Le Pouls

View Original

Histoire d'une aide de service en début de pandémie

J’étais chez moi, comme les autres étudiants, à cause du confinement. On dirait que j’étais un peu «déconnectée» de ce qui se passait dans les CHSLD. Après plusieurs jours d’hésitation, j’ai décidé de m’impliquer après avoir reçu un courriel de la Faculté. J’ai donc commencé il y a trois semaines [témoignage recueilli le 11 mai], et je ne travaille que les fins de semaine.

Quand je suis arrivée au CHSLD, c’était la «panique». Il manquait de préposés, la moitié ayant attrapé la COVID. Ça faisait longtemps que plusieurs patients n’avaient pas été lavés. Ils m’ont alors lancée dans le rôle de préposé, même si je n’étais techniquement qu’aide de service, parce qu’il y avait tellement de travail à faire. En plus, j’étais sur un étage dit «tiède». C’était donc difficile de savoir quels résidents avaient la COVID et lesquels ne l’avaient pas :  certains n’avaient pas beaucoup de symptômes, d’autres étaient en isolement préventif…

La fin de semaine suivante, je ne courais plus partout, surprenamment… L’allègement s’expliquait parce que, malheureusement, près de la moitié des résidents de l’étage étaient décédés. En une semaine seulement. Ça m’a fait un gros choc. C’est à ce moment-là que j’ai vraiment réalisé que c’était dangereux, que ce n’était pas juste «une petite grippe». 

[Est-ce que tu avais peur pour toi?] 

Non, je n’avais pas peur pour ma santé, on ne pense pas à ça quand on est dans le feu de l’action. 

Plusieurs résidents n’ont pas tant peur non plus, mais je crois que plusieurs d’entre eux n’arrivent pas à comprendre la situation actuelle. Certains se promènent encore et vont dans les chambres de patients ayant la COVID, sans vraiment s’en rendre compte.

Mais, à l’autre extrême, il y en a aussi qui sont vraiment stressés. Par exemple, je devais aller parler à une infirmière à propos d’un résident. Souvent, dans le CHSLD, on n’est jamais à deux mètres de distance, car tout est petit et il faut souvent se rapprocher pour changer, laver ou déplacer les résidents. Je me suis donc avancée pour lui parler, un peu trop, à moins de deux mètres. Malgré qu’on avait les deux notre ÉPI, elle n’a vraiment pas aimé ça et s’est choquée. Elle n’a même pas écouté ce que je voulais lui dire à propos de l’état de santé du résident. Je pense que c’était vraiment son stress qui parlait. 

L’arrivée des militaires à ce moment nous a aussi donné un peu de répit. Ça a vraiment réglé le problème du manque de personnel, puisque les soldats font le même travail qu’un aide de service ou un PAB. 
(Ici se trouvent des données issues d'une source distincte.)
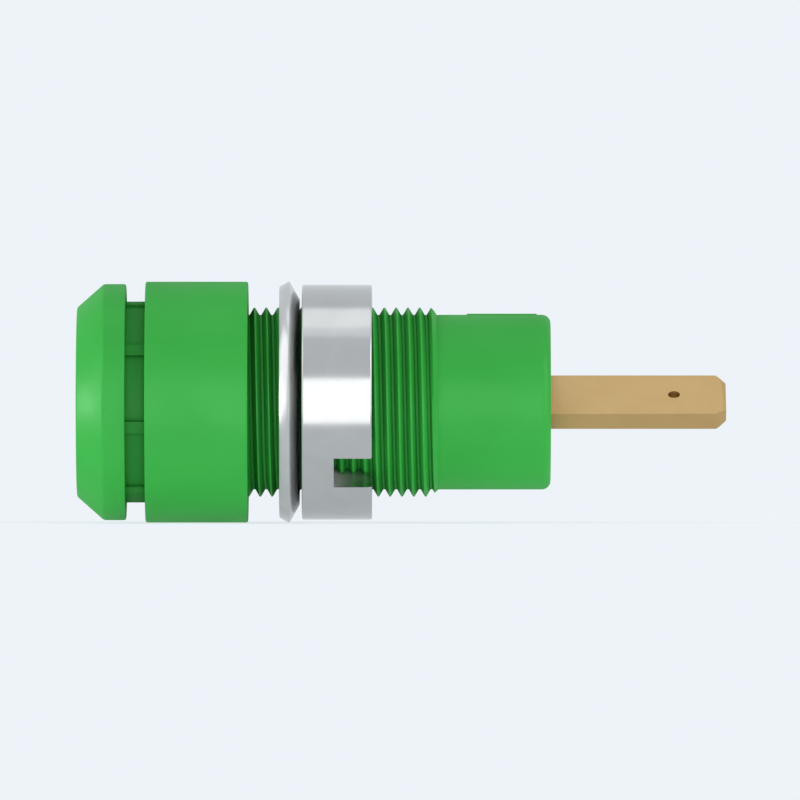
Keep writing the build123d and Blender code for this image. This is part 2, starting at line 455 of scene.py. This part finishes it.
def finish_piece(bm, name, node, body, material):
    """Make a closed bmesh the piece that stands for a CAD node."""
    bmesh.ops.remove_doubles(bm, verts=bm.verts, dist=MERGE_DISTANCE)
    bmesh.ops.recalc_face_normals(bm, faces=bm.faces)
    open_edges = [edge for edge in bm.edges if not edge.is_manifold]
    if open_edges:
        raise RuntimeError(f"{name} isn't closed at {len(open_edges)} edges")
    for face in bm.faces:
        face.smooth = True
    for edge in bm.edges:
        edge.smooth = edge.calc_face_angle() < SHARP_ANGLE
    mesh = bpy.data.meshes.new(name)
    bm.to_mesh(mesh)
    bm.free()
    mesh.materials.append(material)
    piece = bpy.data.objects.new(name, mesh)
    bpy.context.scene.collection.objects.link(piece)
    shading = piece.modifiers.new("even_shading", "WEIGHTED_NORMAL")
    shading.keep_sharp = True
    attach(piece, body)
    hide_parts(node)


def add_node(tree, kind, inputs=None, **settings):
    """Add a node, with its settings, and a value or a link for each named input."""
    node = tree.nodes.new(kind)
    for name, value in settings.items():
        setattr(node, name, value)
    fill(tree, node, inputs or {})
    return node


def fill(tree, node, inputs):
    """Give each named input of a node its value or its link."""
    for name, value in inputs.items():
        if isinstance(value, bpy.types.NodeSocket):
            tree.links.new(value, node.inputs[name])
        else:
            node.inputs[name].default_value = value


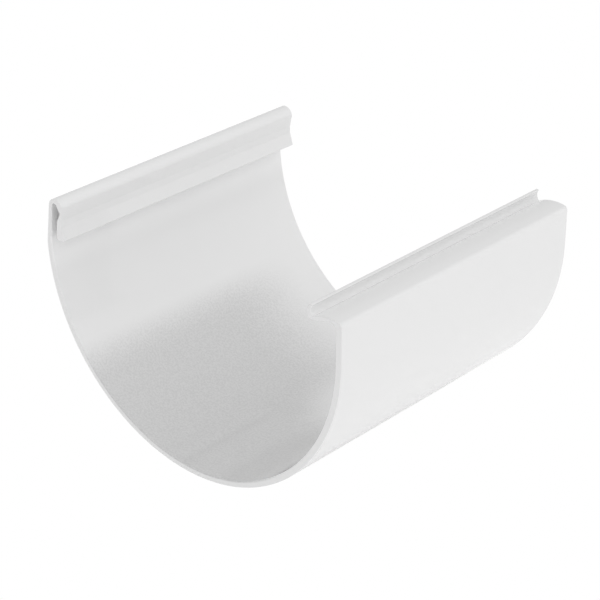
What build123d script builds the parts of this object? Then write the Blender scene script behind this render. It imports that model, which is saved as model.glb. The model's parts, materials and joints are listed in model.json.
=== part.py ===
"""Half-round gutter coupling: one PVC-U moulding that pushes up over two gutter ends.

The gutter runs along Y. The hook rim is on the -X side and the lip rim on the +X side.
The origin is on the axis of the half round, midway between the two cut ends, and Z is up.
The moulding is written as five zones that meet face to face.
"""

from build123d import *
import math
import os

os.makedirs("parts", exist_ok=True)

# Trough: it seats on the outside of a 125 mm half-round gutter.
gutter_outer_radius = 62.5
seat_clearance = 0.2
trough_thickness = 2.3
coupling_length = 110.0

# Hook rim: it snaps down over the gutter's plain back rim.
gutter_rim_thickness = 2.0
rim_clearance = 0.4
hook_wall_thickness = 1.5
hook_wall_lean = 7.5
hook_wall_foot = -3.0
crown_base_height = 11.0
leg_top_thickness = 2.5
leg_reach = 11.6
groove_drop = 1.9
groove_depth = 1.3
groove_length = 3.2
leg_inset = 0.4
foot_inset = 0.9
waist_drop = 4.5
waist_length = 2.3
waist_depth = 1.0
toe_flare = 1.5
leg_round = 0.8
foot_round = 0.5

# Lip rim: a domed shoulder that holds the gutter's front bead down, with an upstand on its edge.
shoulder_corner_height = 13.0
shoulder_depth = 3.1
shoulder_width = 11.4
shoulder_drop = 1.17
shoulder_dome = 1.12
shoulder_thickness = 1.2
shoulder_round = 1.5
underside_slope = 16.0
haunch_width = 2.0
haunch_drop = 1.2
lip_height = 3.8
lip_thickness = 1.3
lip_bow = 0.8
lip_round = 0.4

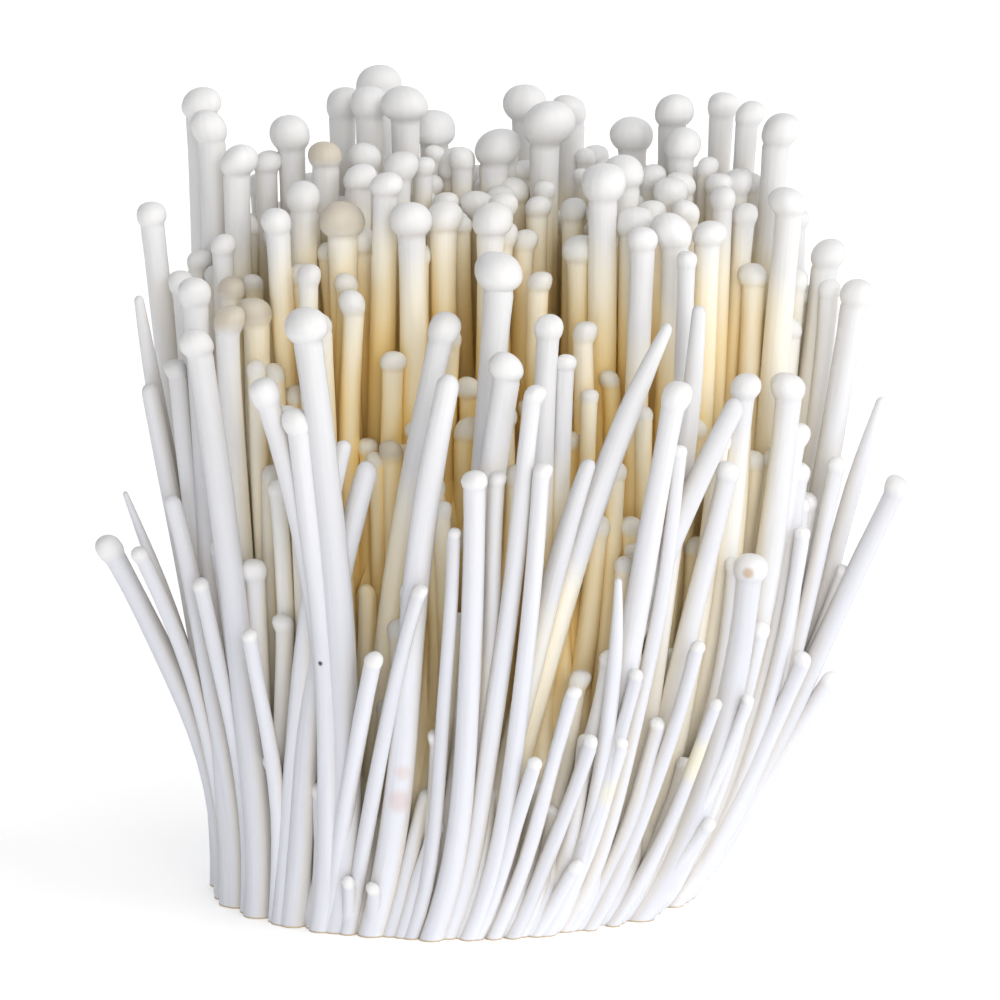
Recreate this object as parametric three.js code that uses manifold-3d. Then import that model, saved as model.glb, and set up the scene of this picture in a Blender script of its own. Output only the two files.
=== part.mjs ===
// A bunch of cultivated enoki mushrooms, cut off flat above the growing block and standing on the cut.
// Millimetres, +Z up, +Y away from the viewer, origin at the middle of the cut face.
// The bunch grew as one body: slim stems with small round caps, grown together in the foot.
import * as THREE from "three";
import { mergeVertices } from "three/addons/utils/BufferGeometryUtils.js";
import Module from "manifold-3d";

// Driving dimensions of the foot and of the way the stems spread above it.
const FOOT_HALF_WIDTH = 34.5;
const FOOT_HALF_DEPTH = 30;
const SPREAD = 0.44; // how much wider the bunch is above than at the cut
const SPREAD_HEIGHT = 40; // most of the spread happens in this height
const SIDE_SHIFT = 7.5; // the bunch leans this far towards +X
const SHIFT_HEIGHT = 20;
const LEAN_POWER = 2; // a stem's own lean grows with its height to this power
const OUTERMOST_FOOT = 0.95; // stems root inside this share of the foot

// A stem's width grows with its cap's, fast on a small cap and slowly on a large one.
const THIN_STEM = { least: 0.7, perCap: 0.58 };
const FULL_STEM = { least: 2.8, perCap: 0.15 };
const STEM_TAPER = 0.16; // how much wider a stem is at its foot than under the cap

// The outline of the top of a mushroom, in shares of the cap's width, the cap's height or the stem's width.
const CAP_HEIGHT = 0.82; // of the cap's width
const RIM_DROP = 0.55; // the widest ring, in cap heights below the top
const SHOULDER = { radius: 0.36, drop: 0.16 }; // in cap widths and cap heights
const BARE_TIP = 0.6; // height of a tip without a cap, in stem widths

// Mesh settings: few sides, and rings mostly low down, where a stem bends most.
const SIDES = 5;
const RING_SPACING = 38;
const RING_POWER = 1.3;
const BELOW_CUT = 2; // stems start this far under the cut, and are cut off with it
const SMALL_CAP = 2.4; // a cap up to this width has no shoulder ring
const SMALLEST_DETAIL = 0.05;

// The slim core that the stems grow together into: height, and share of the bunch's width there.
const CORE_RINGS = [
  [-3, 0.93],
  [5, 0.93],
  [16, 0.8],
  [36, 0.6],
  [60, 0.42],
  [78, 0.28],
  [86, 0.1],
];
const CORE_SIDES = 24;

// Mushrooms with a cap, as they stand: x, y and height of the top, cap width, lean towards +X.
const CAPPED = [
  // the crown, back rows, from left to right
  [-36, 14, 112, 5.6, 0],
  [-34, 8, 110, 5, 0],
  [-23, 10, 109, 5.6, 0],
  [-16, 20, 111, 5, 0],
  [-12, 15, 112, 5.2, 0],
  [-11, 27, 113, 6.6, 0],
  [-7, 11, 113, 6.6, 0],
  [-3, 18, 108, 6.2, 0],
  [5.5, 10, 107, 6.2, 0],
  [10, 19, 111.5, 6.2, 0],
  [12.5, 8, 111.5, 7.4, 0],
  [16.5, 23, 109.5, 5, 0],
  [25, 17, 107.5, 6, 0],
  [30.5, 13, 111.5, 5.6, 0],
  [31.5, 5, 108, 5.2, 0],
  [37.5, 14, 111.5, 4.4, 2],
  [41, 9, 111, 3.9, 3],
  [45, 3, 110.5, 5.2, 3],
  // the crown, middle rows
  [-42.5, 2, 98, 4.2, 0],
  [-30.5, 4, 106, 5.4, 0],
  [-26.5, 9, 104, 4, 0],
  [-21, -3, 102, 4.8, 0],
  [-18, 5, 106, 4.8, 0],
  [-12.5, 7, 105.5, 4.6, 0],
  [-13.5, -1, 104, 4.8, 0],
  [-9.5, -9, 104.5, 4.6, 2],
  [-15.5, -7, 100, 6.2, 0],
  [-6, -13, 101, 5.9, 0],
  [-1.5, -8, 100, 5.4, 0],
  [5, -12, 100.5, 5.6, 0],
  [11.5, 2, 99, 3.7, 0],
  [9.5, -3, 95, 3.7, 0],
  [16.5, 0, 99, 3.9, 0],
  [20.5, -12, 106, 6.2, 0],
  [23.8, -3, 105.5, 5.6, 0],
  [30, -2, 102.3, 4.9, 0],
  [39.2, 4, 102.5, 4.2, 0],
  [37.2, -4, 101.5, 3.7, 0],
  [24.8, -11, 100, 5.3, 0],
  [26, -18, 98.5, 4.2, 0],
  [30.5, -15, 100, 5.6, 0],
  [35, -11, 98, 4.6, 0],
  [46.6, -6, 101.8, 5.2, 2],
  [52, 1, 93, 4.8, 3],
  [56, -5, 88.5, 4.6, 5],
  // the middle tier in front
  [-36, -13, 90.5, 4.8, 0],
  [-31, -6, 89, 4, 0],
  [-27.5, -10, 87, 5, 0],
  [-31.5, -14, 86.5, 4.4, 0],
  [-38.5, -12, 78.5, 3.2, 0],
  [-35.5, -22, 85, 4.8, -4],
  [-20.5, -33, 90, 6, -5],
  [-26.5, -31, 80, 4.2, -11],
  [-21.5, -33, 76, 3.8, -3],
  [-8.5, -18, 68.5, 3.4, 0],
  [-1, -26, 88, 4.5, 11],
  [6.6, -27, 96.5, 6.8, 4],
  [11.6, -12, 91, 3.5, 0],
  [13, -27, 88, 4.1, 1],
  [7.7, -35, 84.5, 4.9, 6],
  [15.3, -26, 82.3, 3, 1],
  [11, -38, 80.5, 3, 5],
  [18.6, -20, 76, 2.5, 0],
  [32, -20, 95.5, 2.9, 0],
  [30.5, -34, 80, 4.1, 6],
  [46.6, -15, 77.5, 4.9, 2],
  // the low tier round the front
  [38, -27, 67.5, 3.4, 6],
  [12, -39, 69.8, 2.7, 2],
  [2.8, -39.5, 68.8, 3.8, 0],
  [5.9, -36, 68, 2.6, 1],
  [31, -33, 71, 2, 3],
  [41, -23, 53.5, 4.8, 0],
  [33.6, -30, 42.8, 2.1, 3],
  [25.3, -34, 39.8, 2.1, 3],
  [16.5, -37, 38, 2.1, 3],
  [19.2, -35.5, 30.8, 2.1, 3],
  [11.3, -36.5, 27.8, 2, 2],
  [-35.3, -20, 49.3, 2.4, 0],
  [-28.4, -27, 43.7, 2.2, 1],
  [-10.8, -37.5, 42.8, 2.6, 10],
  [-4.5, -38.5, 52.6, 2.3, 11],
  // strays that stand out at the sides
  [53.3, -10, 64.5, 2.7, 0],
  [63.5, -10, 61.5, 3.4, 0],
  [54.6, -8, 48.5, 2.1, 0],
  [49, -14, 37.5, 2.6, 0],
  [53, -8, 33, 2.4, 0],
  [48.4, -14, 55.3, 2.2, 0],
  [-50.5, -10, 53, 3.7, 0],
  [-44, -14, 52.3, 2.3, 0],
];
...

La première fois que je les ai vus, c’était un peu intimidant. Ils se connaissaient tous et étaient vraiment comme une grande «gang» d’amis. Mais, j’ai fini par les connaître et j’ai beaucoup travaillé avec eux. Je les ai trouvés tous vraiment gentils. Ce qui m’impressionne chez eux, c’est qu’ils savent toujours quoi faire, qu’elle est leur prochaine action. Ils se trouvent du travail à faire même quand ils n’en ont plus! J’ai l’impression que quand ils vont devoir partir, le problème de personnel va revenir…

D’ailleurs, j’ai une histoire cocasse de jaquettes! En fait, il fait vraiment chaud en CHSLD. C’est petit et il n’y a pas d’air climatisé. En plus, plusieurs jaquettes de protection ressemblent à des sacs de poubelle! C’est tellement chaud qu’on peut voir des gouttes perler le long de nos jaquettes quand on les porte. Il y avait donc un type spécifique de jaquettes qui était moins chaud, mais tout le monde les voulait et elles sont tombées en rupture de stock. Étant amie avec les militaires, qui ont leur propre stock d’EPI, ils ont pu me ramener en cachette des fameuses jaquettes moins chaudes!  C’est niaiseux, mais juste ça, quand tu passes 8h à travailler à 40ºC, ça fait ta journée!

Cette fin de semaine, il y a des préposés habitués qui sont revenus de leur quarantaine après avoir attrapé la COVID. Ça me rassure de voir des gens qui s’en sont sortis. Il y a aussi de plus en plus de résidents qui commencent à avoir deux tests négatifs. On voit la lumière au bout du tunnel.